Beginning with the first line below, please repeat the material exactly, ending with the line that includes "front = np.stack([x, v, sheet_underside(x, v)".
◇ ◇ ◇ ◇ ◇ ◇ ◇
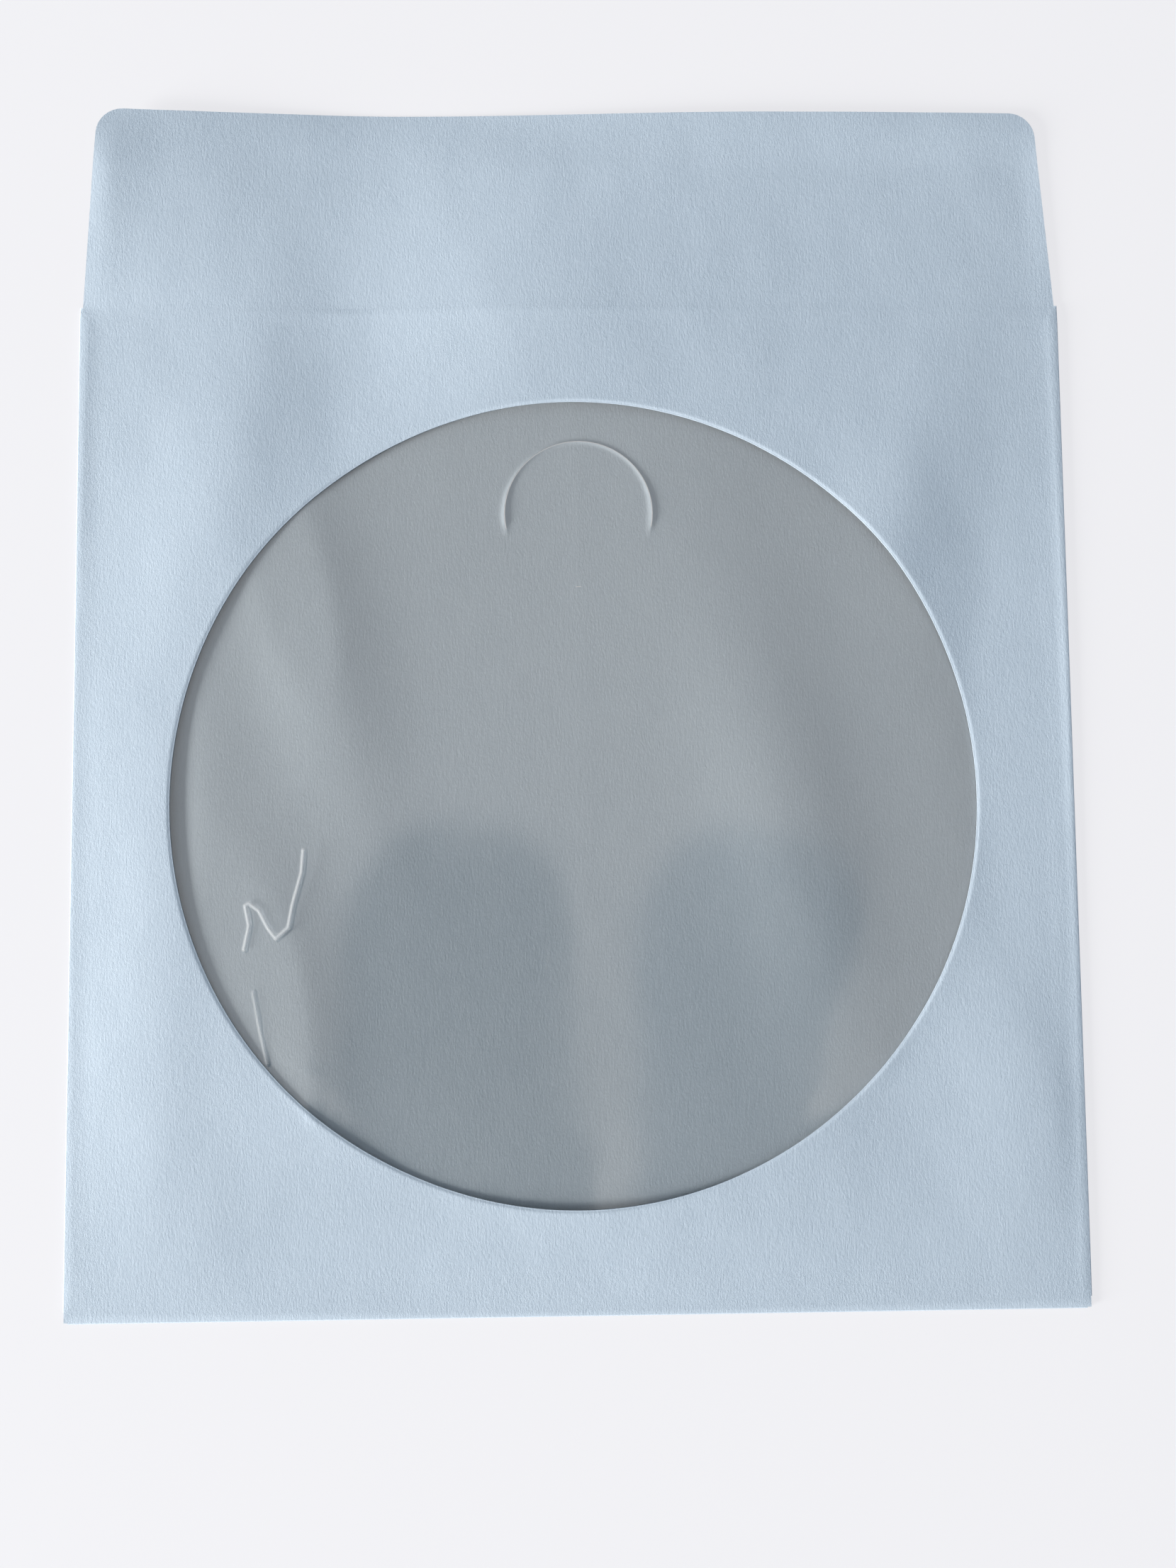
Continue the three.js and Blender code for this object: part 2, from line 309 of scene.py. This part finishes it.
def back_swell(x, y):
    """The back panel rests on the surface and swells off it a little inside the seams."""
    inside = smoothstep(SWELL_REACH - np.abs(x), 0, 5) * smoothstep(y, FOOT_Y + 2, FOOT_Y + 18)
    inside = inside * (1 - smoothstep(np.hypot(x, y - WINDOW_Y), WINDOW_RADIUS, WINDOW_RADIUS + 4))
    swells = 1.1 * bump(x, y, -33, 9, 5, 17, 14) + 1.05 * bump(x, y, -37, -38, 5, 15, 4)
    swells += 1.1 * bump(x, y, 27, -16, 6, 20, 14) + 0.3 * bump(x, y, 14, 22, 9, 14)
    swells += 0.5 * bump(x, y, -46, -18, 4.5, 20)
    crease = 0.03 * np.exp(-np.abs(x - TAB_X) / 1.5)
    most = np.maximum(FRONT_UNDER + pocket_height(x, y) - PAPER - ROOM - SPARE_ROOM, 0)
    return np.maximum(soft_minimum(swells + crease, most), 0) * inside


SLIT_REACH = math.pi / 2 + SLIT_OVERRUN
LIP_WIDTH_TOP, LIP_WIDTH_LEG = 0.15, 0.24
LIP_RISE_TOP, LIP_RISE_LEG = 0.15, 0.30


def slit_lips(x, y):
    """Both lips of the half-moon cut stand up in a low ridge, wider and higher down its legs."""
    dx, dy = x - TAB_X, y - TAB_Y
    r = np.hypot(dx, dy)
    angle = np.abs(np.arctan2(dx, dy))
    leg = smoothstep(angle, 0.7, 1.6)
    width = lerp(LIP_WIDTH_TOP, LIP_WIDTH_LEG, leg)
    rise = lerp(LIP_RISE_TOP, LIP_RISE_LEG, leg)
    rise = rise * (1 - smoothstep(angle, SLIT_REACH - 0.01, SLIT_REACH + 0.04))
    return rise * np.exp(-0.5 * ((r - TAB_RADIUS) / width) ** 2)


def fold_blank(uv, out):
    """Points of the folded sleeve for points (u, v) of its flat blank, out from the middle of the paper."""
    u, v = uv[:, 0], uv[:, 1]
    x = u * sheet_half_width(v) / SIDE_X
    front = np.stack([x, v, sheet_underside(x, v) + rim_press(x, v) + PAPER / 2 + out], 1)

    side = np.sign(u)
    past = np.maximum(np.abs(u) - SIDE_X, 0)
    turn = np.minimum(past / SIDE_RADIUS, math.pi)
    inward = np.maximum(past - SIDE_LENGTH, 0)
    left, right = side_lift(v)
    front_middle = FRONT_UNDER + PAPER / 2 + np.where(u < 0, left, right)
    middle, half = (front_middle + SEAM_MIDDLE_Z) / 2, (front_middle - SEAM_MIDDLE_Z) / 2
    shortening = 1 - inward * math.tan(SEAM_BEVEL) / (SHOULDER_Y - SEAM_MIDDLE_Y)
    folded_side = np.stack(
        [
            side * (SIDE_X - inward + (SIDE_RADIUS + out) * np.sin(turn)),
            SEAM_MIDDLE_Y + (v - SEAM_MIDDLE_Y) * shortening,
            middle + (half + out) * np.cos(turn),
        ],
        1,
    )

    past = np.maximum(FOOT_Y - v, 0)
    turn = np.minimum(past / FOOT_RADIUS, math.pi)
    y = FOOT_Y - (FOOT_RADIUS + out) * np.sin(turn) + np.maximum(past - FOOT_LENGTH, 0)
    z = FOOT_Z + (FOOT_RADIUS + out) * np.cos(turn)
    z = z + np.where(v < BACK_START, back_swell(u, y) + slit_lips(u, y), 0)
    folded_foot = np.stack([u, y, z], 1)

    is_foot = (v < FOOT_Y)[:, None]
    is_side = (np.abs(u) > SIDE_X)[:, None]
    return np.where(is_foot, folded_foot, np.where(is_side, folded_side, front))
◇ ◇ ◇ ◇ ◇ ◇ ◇
CORRECT RESULT
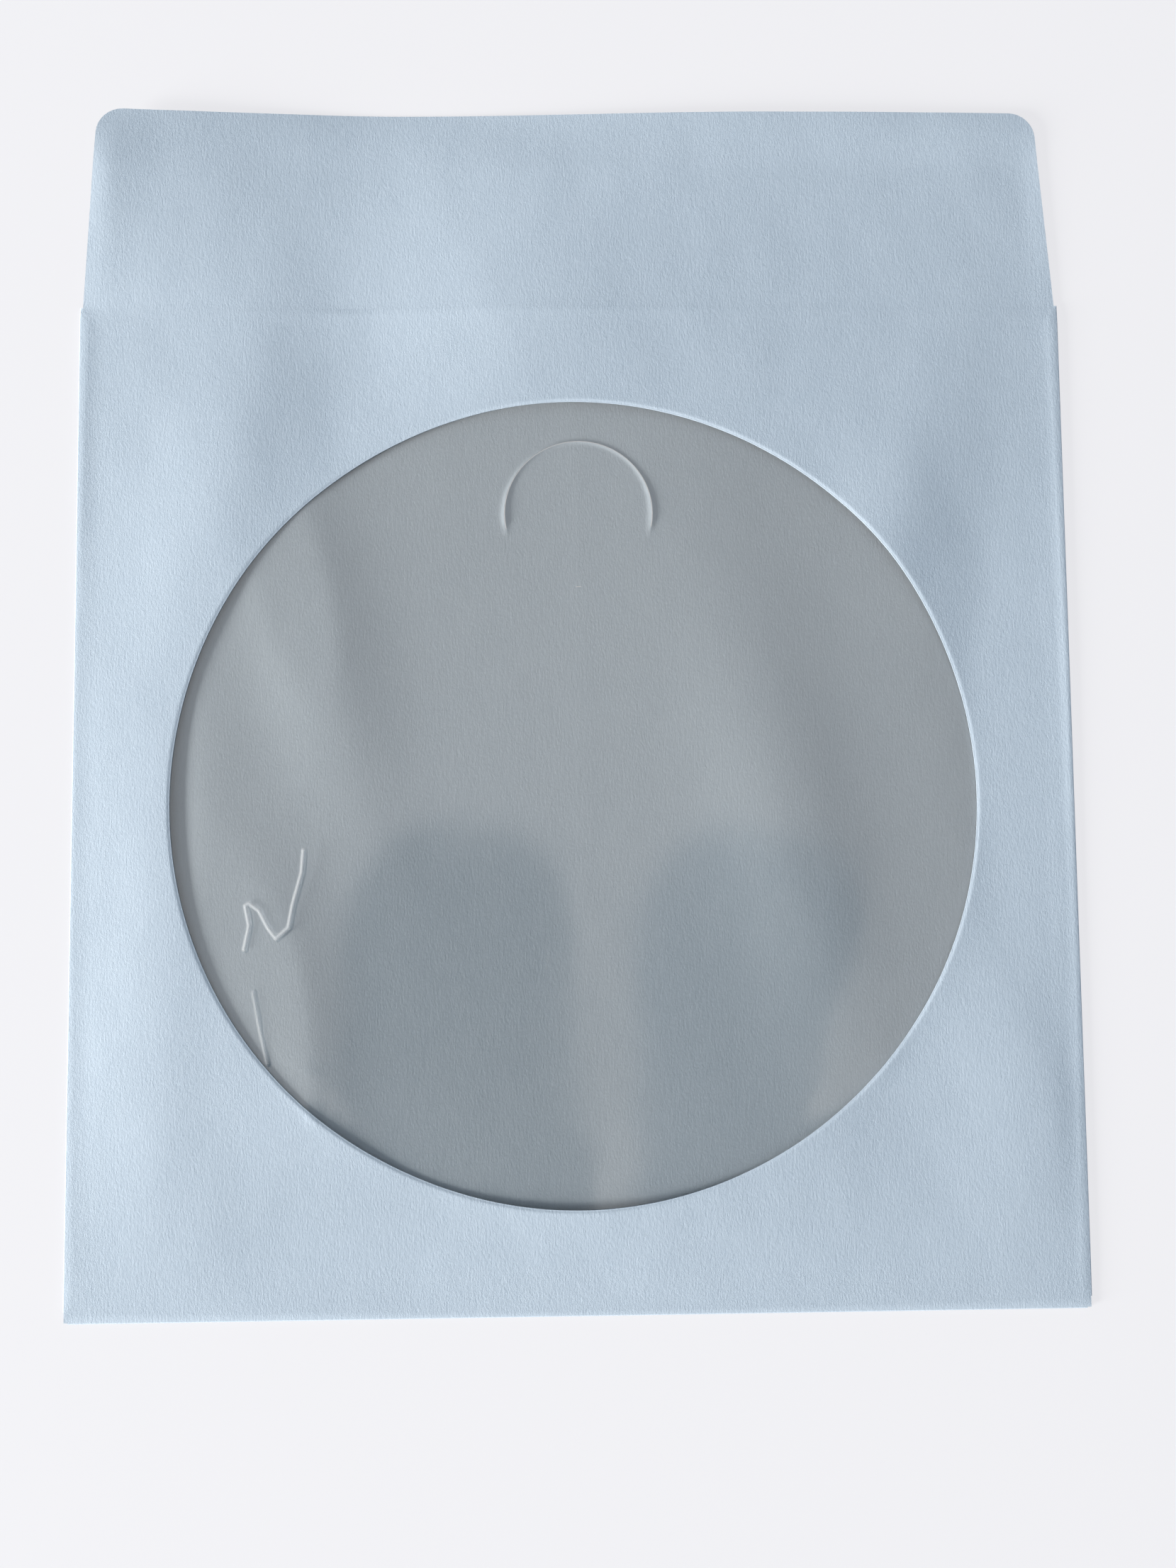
Continue the three.js and Blender code for this object: part 2, from line 309 of scene.py. This part finishes it.
def back_swell(x, y):
    """The back panel rests on the surface and swells off it a little inside the seams."""
    inside = smoothstep(SWELL_REACH - np.abs(x), 0, 5) * smoothstep(y, FOOT_Y + 2, FOOT_Y + 18)
    inside = inside * (1 - smoothstep(np.hypot(x, y - WINDOW_Y), WINDOW_RADIUS, WINDOW_RADIUS + 4))
    swells = 1.1 * bump(x, y, -33, 9, 5, 17, 14) + 1.05 * bump(x, y, -37, -38, 5, 15, 4)
    swells += 1.1 * bump(x, y, 27, -16, 6, 20, 14) + 0.3 * bump(x, y, 14, 22, 9, 14)
    swells += 0.5 * bump(x, y, -46, -18, 4.5, 20)
    crease = 0.03 * np.exp(-np.abs(x - TAB_X) / 1.5)
    most = np.maximum(FRONT_UNDER + pocket_height(x, y) - PAPER - ROOM - SPARE_ROOM, 0)
    return np.maximum(soft_minimum(swells + crease, most), 0) * inside


SLIT_REACH = math.pi / 2 + SLIT_OVERRUN
LIP_WIDTH_TOP, LIP_WIDTH_LEG = 0.15, 0.24
LIP_RISE_TOP, LIP_RISE_LEG = 0.15, 0.30


def slit_lips(x, y):
    """Both lips of the half-moon cut stand up in a low ridge, wider and higher down its legs."""
    dx, dy = x - TAB_X, y - TAB_Y
    r = np.hypot(dx, dy)
    angle = np.abs(np.arctan2(dx, dy))
    leg = smoothstep(angle, 0.7, 1.6)
    width = lerp(LIP_WIDTH_TOP, LIP_WIDTH_LEG, leg)
    rise = lerp(LIP_RISE_TOP, LIP_RISE_LEG, leg)
    rise = rise * (1 - smoothstep(angle, SLIT_REACH - 0.01, SLIT_REACH + 0.04))
    return rise * np.exp(-0.5 * ((r - TAB_RADIUS) / width) ** 2)


def fold_blank(uv, out):
    """Points of the folded sleeve for points (u, v) of its flat blank, out from the middle of the paper."""
    u, v = uv[:, 0], uv[:, 1]
    x = u * sheet_half_width(v) / SIDE_X
    front = np.stack([x, v, sheet_underside(x, v) + rim_press(x, v) + PAPER / 2 + out], 1)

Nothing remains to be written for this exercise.